Five minutes of reading the material you referenced makes it clear that the "plan" was to saturate western Europe with 131 nuclear strikes, should NATO first attack the Warsaw Pact.

That second part of the statement cannot be overemphasized. Every, single wargame I have owned, that focused on NATO vs. Warsaw Pact, was predicated upon the assumption that the Warsaw Pact attacked first - not the other way around. The distinction is huge.

But let's push onwards, towards reality, just to shore up any remaining flakes. Is anybody really and truly stupid enough - on either side - to think they can engage the use of theater nuclear weapons on such a scale as to render the enemy incapable of waging war without - at the very least - a theater response in kind?
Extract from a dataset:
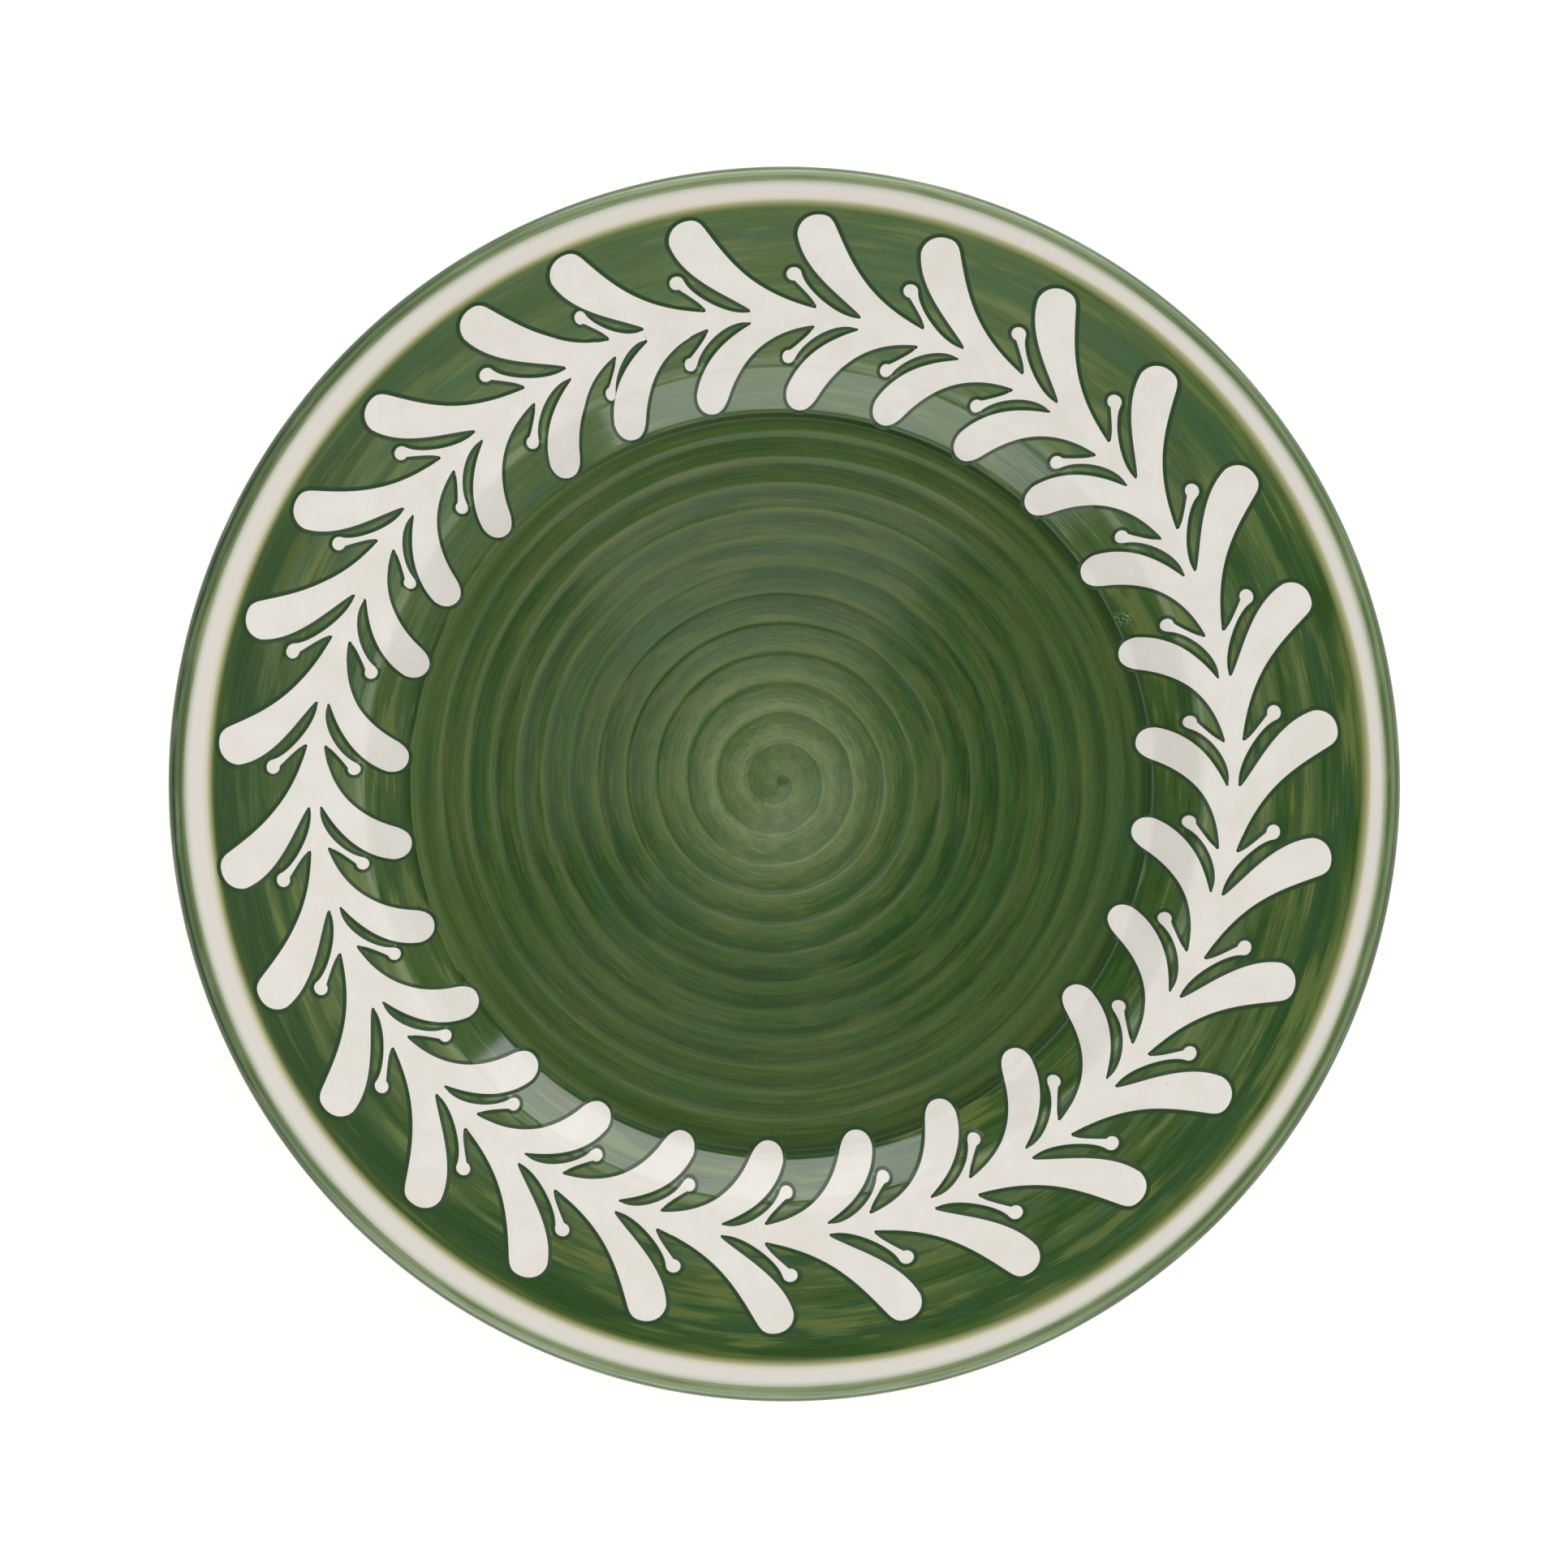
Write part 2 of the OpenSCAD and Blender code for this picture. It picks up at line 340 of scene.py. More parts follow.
# %% Draw the section of the plate
RIM_SLOPE = math.radians(11)
SHOULDER_R = 89
FLOOR_R = 78.7
FLOOR_Z = 9
FLOOR_DISH = 0.6
FLOOR_FILLET = 2
SHOULDER_FILLET = 5
LIP_R = 2.5
GLAZE_T = 0.3
PLATE_R = 130
PLATE_H = 25
LIP_MID = np.array([PLATE_R - LIP_R, PLATE_H - LIP_R])


def rounded(before, corner, after, radius, steps=8):
    """Points of the arc that rounds a corner between two straight lines."""
    before, corner, after = (np.array(point, float) for point in (before, corner, after))
    to_before = (before - corner) / np.linalg.norm(before - corner)
    to_after = (after - corner) / np.linalg.norm(after - corner)
    half = math.acos(to_before @ to_after) / 2
    inward = (to_before + to_after) / np.linalg.norm(to_before + to_after)
    middle = corner + inward * radius / math.sin(half)
    start = corner + to_before * radius / math.tan(half) - middle
    end = corner + to_after * radius / math.tan(half) - middle
    arc = []
    for share in np.linspace(0, 1, steps + 1):
        spoke = start * (1 - share) + end * share
        arc.append(middle + spoke / np.linalg.norm(spoke) * radius)
    return arc


def lip_point(angle, radius=LIP_R):
    return LIP_MID + radius * np.array([math.cos(angle), math.sin(angle)])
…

And is anybody really and truly stupid enough - on either side - to think that, given an exchange of crippling, theater-wide nuclear strikes, one side or the other is not going to escalate?

Do you want to know what the most likely explanation is for that release of "secret war plans"? (Or, in other words, do you really think that plan was given to officials in two of the most resentful satellite countries of the Warsaw Pact with the sincere intent of it not being leaked?) The most likely explanation was that the Soviets wanted the plan leaked to the West (which it most likely was, to U.S. intelligence, forty years before its "amazing exposure" in 2005) as a deterrent against something that would have never happened - a NATO invasion of the Warsaw Pact.

And guess what? NATO supposedly had "secret war plans" to do the same, should the Warsaw Pact attack them!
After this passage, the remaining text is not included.